▶ REQUIREMENT
Find the lines with the string "between" and return them.
--- start THE INPUT ---
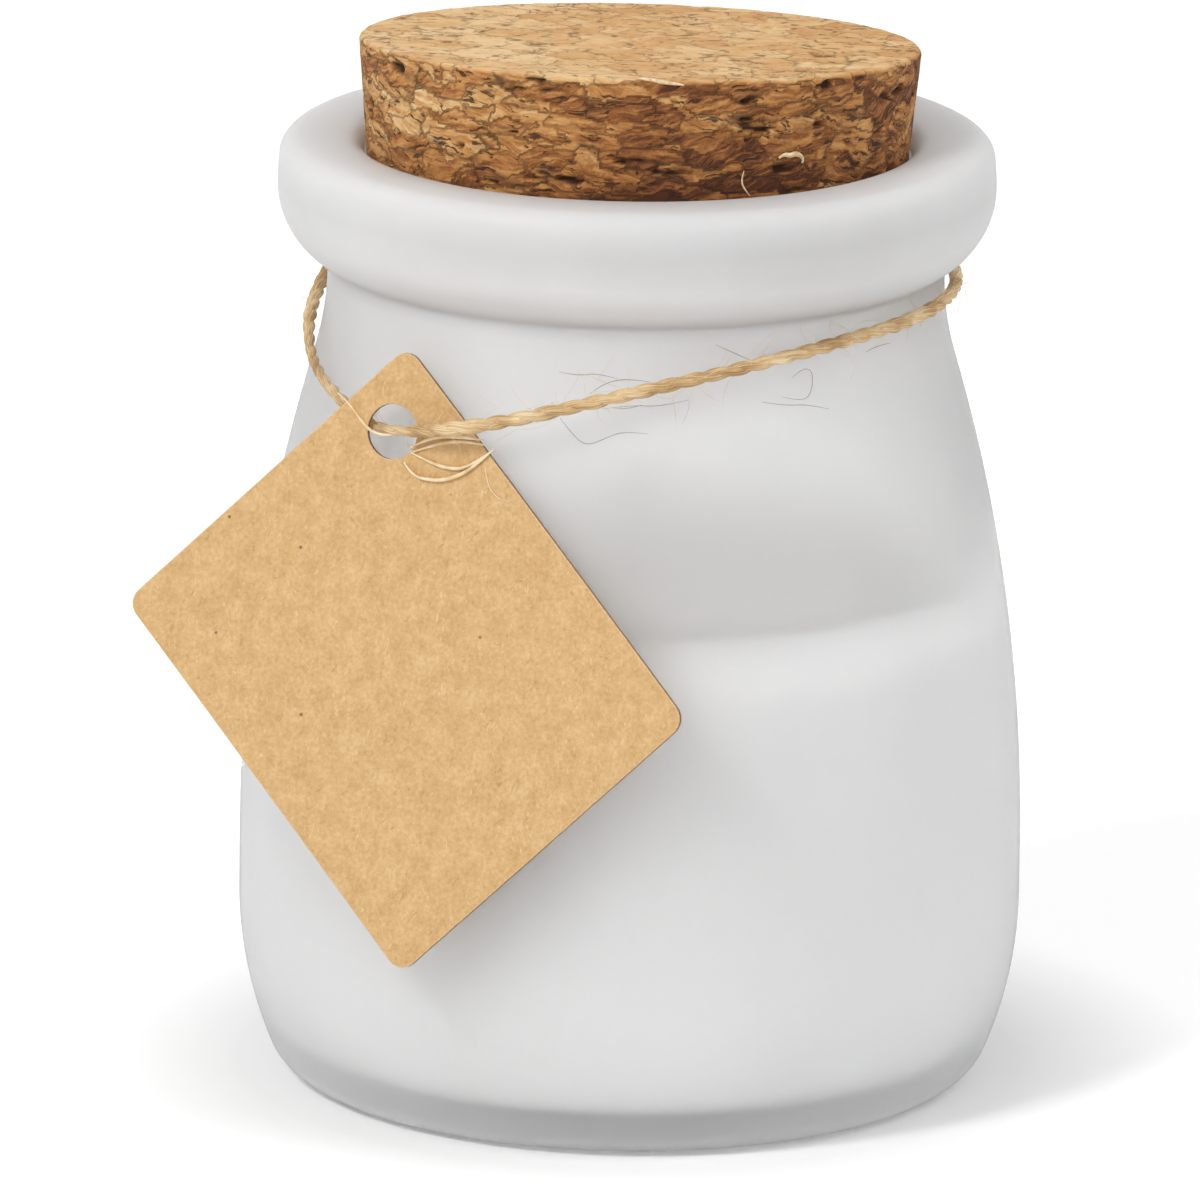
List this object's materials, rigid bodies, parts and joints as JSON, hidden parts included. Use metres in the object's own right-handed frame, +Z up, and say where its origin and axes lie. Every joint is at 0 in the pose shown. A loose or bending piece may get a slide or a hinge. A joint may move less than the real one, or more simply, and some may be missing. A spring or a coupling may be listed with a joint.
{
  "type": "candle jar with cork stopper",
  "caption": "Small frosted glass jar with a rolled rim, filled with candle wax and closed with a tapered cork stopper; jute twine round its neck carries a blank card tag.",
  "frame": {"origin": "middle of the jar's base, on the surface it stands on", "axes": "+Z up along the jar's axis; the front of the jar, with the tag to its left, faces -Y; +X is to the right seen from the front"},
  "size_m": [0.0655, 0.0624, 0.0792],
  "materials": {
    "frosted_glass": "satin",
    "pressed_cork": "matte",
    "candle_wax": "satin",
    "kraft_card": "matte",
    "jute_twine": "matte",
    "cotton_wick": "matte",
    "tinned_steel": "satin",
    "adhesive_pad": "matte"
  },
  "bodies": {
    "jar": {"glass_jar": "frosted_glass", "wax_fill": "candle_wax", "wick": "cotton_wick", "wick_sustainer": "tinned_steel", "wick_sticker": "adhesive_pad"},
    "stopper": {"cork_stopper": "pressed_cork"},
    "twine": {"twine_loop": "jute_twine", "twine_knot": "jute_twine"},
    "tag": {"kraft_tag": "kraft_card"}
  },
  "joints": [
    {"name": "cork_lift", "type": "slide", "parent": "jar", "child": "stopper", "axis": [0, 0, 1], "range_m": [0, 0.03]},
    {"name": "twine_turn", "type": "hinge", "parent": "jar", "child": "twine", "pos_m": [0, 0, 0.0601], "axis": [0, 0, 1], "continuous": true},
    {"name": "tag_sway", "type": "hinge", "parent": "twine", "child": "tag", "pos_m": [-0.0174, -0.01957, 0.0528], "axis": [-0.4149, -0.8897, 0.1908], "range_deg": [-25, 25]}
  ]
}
--- end THE INPUT ---
--- start THE INPUT ---
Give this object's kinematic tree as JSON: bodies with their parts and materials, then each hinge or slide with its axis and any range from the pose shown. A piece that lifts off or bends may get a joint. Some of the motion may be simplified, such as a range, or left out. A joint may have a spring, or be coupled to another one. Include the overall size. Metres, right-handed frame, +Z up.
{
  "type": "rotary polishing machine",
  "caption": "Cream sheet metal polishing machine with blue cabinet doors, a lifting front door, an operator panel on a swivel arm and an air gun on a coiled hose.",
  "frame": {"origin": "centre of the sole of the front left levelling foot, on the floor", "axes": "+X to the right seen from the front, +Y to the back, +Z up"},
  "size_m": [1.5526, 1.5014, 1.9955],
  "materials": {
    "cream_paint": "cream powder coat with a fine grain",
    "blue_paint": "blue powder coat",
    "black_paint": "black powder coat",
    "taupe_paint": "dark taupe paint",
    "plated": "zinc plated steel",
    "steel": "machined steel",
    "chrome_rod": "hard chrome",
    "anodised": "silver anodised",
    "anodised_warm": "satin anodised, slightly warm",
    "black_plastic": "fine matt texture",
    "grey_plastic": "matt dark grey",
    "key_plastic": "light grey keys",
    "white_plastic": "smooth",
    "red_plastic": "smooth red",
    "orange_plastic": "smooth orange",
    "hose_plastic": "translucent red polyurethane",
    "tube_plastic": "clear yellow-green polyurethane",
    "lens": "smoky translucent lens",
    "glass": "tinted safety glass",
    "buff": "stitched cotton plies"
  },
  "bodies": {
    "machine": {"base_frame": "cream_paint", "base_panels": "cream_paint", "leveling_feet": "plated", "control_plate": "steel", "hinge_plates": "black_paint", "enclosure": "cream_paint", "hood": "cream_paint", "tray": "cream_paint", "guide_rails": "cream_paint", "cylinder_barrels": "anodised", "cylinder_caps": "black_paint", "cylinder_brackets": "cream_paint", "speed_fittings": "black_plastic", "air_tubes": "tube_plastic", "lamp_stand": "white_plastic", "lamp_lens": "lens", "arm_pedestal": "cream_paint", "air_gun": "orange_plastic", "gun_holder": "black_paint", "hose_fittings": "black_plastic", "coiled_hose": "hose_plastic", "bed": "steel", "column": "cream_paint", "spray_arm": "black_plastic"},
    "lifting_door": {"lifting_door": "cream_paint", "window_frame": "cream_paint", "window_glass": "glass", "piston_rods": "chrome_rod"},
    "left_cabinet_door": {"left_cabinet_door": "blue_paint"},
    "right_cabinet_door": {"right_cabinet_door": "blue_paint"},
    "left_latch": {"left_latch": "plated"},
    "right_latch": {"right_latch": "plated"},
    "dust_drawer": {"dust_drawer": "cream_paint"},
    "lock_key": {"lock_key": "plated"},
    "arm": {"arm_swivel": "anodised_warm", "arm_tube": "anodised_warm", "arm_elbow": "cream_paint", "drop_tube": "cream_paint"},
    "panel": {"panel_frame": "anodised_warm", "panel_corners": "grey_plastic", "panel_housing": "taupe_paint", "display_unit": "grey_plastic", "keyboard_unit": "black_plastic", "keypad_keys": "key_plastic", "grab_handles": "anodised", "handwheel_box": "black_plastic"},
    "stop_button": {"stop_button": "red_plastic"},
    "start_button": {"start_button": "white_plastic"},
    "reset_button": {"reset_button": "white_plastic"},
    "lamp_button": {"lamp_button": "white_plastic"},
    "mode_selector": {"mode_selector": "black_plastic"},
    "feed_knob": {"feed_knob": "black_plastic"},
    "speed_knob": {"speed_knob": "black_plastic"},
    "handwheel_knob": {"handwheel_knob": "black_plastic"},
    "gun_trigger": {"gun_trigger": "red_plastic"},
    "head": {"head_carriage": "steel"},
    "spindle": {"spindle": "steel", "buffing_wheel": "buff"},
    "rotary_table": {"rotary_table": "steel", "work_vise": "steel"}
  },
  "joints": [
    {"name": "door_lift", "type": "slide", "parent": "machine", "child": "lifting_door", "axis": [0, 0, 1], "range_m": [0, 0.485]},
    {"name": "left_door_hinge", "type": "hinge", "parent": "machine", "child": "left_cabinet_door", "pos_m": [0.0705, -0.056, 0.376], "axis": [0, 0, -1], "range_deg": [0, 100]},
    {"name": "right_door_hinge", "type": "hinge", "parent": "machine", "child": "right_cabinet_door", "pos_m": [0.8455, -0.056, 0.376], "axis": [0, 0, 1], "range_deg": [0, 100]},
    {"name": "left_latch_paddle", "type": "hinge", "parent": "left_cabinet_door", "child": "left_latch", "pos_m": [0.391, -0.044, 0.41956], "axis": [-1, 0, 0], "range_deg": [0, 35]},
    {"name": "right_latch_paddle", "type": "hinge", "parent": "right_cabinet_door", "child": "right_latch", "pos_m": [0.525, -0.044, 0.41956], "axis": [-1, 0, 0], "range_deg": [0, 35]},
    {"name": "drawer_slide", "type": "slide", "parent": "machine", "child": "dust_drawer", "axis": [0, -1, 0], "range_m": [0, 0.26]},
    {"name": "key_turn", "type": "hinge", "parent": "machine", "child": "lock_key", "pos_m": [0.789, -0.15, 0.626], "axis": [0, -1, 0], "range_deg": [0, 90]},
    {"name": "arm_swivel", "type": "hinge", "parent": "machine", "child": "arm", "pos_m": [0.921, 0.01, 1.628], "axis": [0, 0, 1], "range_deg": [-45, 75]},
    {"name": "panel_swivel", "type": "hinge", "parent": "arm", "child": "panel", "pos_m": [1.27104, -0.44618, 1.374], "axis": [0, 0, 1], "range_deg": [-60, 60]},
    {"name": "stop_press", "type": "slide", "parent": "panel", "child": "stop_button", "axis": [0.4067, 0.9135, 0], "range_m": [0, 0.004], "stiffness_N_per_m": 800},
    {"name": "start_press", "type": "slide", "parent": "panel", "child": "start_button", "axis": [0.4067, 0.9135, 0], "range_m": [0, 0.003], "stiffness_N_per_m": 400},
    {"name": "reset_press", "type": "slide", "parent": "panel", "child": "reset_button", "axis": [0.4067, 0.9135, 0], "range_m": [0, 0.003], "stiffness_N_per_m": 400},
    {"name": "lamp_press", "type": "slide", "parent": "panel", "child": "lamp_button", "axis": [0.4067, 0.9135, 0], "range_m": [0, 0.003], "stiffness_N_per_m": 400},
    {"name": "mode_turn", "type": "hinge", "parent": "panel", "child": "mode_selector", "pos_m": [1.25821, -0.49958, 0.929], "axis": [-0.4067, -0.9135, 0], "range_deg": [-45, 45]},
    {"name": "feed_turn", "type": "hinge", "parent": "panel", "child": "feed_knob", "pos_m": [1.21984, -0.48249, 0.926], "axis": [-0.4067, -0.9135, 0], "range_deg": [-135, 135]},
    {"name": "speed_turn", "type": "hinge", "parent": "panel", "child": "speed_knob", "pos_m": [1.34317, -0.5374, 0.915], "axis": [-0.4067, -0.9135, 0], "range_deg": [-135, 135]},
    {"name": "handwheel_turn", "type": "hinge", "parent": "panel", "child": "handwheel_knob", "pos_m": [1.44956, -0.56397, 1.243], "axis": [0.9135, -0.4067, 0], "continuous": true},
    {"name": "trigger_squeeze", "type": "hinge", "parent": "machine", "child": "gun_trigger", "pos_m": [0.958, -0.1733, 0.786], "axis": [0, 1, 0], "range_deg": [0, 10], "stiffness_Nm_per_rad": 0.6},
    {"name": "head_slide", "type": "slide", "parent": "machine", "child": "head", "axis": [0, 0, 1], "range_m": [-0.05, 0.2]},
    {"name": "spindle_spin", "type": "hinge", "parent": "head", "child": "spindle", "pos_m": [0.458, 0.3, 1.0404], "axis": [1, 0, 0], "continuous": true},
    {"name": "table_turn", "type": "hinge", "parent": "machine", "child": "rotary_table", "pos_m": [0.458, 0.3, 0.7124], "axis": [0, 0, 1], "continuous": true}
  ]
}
--- end THE INPUT ---
--- start THE INPUT ---
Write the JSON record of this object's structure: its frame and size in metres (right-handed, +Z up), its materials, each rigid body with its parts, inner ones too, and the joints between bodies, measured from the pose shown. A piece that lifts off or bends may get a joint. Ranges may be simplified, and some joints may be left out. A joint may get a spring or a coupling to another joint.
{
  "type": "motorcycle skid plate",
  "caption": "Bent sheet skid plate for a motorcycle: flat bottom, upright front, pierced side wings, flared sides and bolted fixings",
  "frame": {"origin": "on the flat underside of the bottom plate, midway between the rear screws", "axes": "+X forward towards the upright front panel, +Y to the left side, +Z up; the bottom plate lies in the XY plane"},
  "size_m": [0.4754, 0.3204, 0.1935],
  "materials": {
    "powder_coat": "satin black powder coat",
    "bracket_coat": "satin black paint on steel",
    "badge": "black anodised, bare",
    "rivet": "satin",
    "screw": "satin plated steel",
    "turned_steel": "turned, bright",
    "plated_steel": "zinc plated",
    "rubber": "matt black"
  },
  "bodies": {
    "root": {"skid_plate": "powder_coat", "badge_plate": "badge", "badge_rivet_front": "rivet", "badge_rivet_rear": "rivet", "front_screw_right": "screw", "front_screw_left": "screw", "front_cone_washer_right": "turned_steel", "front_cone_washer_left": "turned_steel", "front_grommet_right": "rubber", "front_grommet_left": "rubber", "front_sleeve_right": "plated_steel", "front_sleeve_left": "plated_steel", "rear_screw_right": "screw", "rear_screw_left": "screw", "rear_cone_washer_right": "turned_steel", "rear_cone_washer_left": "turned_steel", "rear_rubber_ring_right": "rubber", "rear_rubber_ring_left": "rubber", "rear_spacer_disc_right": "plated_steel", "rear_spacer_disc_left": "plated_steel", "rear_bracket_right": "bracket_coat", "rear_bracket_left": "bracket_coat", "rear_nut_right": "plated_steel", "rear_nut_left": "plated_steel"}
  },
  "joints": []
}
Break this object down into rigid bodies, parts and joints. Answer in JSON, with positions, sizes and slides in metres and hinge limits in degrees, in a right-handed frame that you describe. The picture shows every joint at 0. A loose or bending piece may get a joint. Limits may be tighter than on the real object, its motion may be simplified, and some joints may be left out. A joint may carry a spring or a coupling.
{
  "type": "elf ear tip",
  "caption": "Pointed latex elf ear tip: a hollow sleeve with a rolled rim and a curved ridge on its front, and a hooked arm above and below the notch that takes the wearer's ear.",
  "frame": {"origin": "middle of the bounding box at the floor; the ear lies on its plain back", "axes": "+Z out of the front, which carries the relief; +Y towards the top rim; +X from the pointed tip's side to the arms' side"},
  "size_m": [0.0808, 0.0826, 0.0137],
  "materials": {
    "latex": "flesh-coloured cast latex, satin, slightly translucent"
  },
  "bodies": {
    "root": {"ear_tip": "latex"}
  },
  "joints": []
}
--- end THE INPUT ---
▶ ANSWER TO THE TASK
Write the JSON record of this object's structure: its frame and size in metres (right-handed, +Z up), its materials, each rigid body with its parts, inner ones too, and the joints between bodies, measured from the pose shown. A piece that lifts off or bends may get a joint. Ranges may be simplified, and some joints may be left out. A joint may get a spring or a coupling to another joint.
  "frame": {"origin": "on the flat underside of the bottom plate, midway between the rear screws", "axes": "+X forward towards the upright front panel, +Y to the left side, +Z up; the bottom plate lies in the XY plane"},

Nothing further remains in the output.